Welche Sachverhalte sind tangiert?
Betroffen sind alle Sachverhalte, bei denen die juristische Person des öffentlichen Rechts nicht in Ausübung öffentlicher Gewalt tätig wird, sondern auf privatrechtlicher Grundlage. Denn ein Handeln auf privatrechtlicher Grundlage bedeutet potenzielle Wettbewerbsverzerrung und begründet damit nach EU-Recht die Steuerbarkeit im Umsatzsteuerrecht.
Es ergibt sich dabei keine steuerliche Mehrbelastung, wenn die Leistung von der Umsatzsteuer befreit ist, denn die Umsatzsteuerbefreiungsvorschriften gelten für alle Unternehmer gleicher Maßen. Dazu zählt beispielsweise die langfristige Vermietung von Grundbesitz. Keine Steuerfreiheit liegt jedoch vor bei
- Überlassung von Sportanlagen zur Nutzung an Vereine und Kommunen,
- Vermietung von Betriebsvorrichtungen auf Grundstücken,
- Gestattung der Aufstellung von Automaten (siehe Urteilsfall), Mobilfunkmasten, Fahrrad- oder Gepäckboxen u. ä.
- Überlassung von Patenten oder anderen Nutzungsrechten.

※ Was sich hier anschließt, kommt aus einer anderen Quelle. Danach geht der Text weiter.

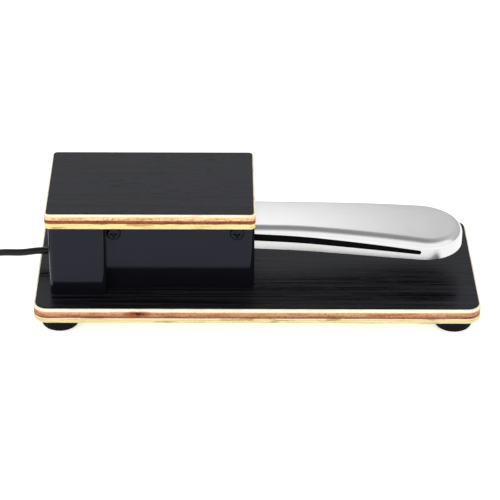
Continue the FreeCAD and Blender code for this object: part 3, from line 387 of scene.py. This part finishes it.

Es ist zu erwarten, dass die in dem genannten BFH-Urteil aufgestellten Grundsätze, die zudem mit der EU-Richtlinie konform gehen, über kurz oder lang in der deutschen Besteuerungspraxis etabliert werden. Es bleibt zu hoffen, dass eine großzügige Übergangsregelung geschaffen wird, die insbesondere eine steuerliche Mehrbelastung für die bereits realisierten Einnahmen vermeidet. Problematisch sind jedoch insbesondere Dauersachverhalte, bei denen die zusätzliche Erhebung von Umsatzsteuer im Vertrag nicht geregelt ist. Da das Urteil besonders solche Fälle tangiert, bei denen zivilrechtliche Verträge die Grundlage bilden, sind auch die zivilrechtlichen Spielregeln zu beachten: eine Erhöhung des Entgelts ohne Kündigung des Vertrages – mit entsprechenden Fristen – ist sicherlich nicht so einfach möglich.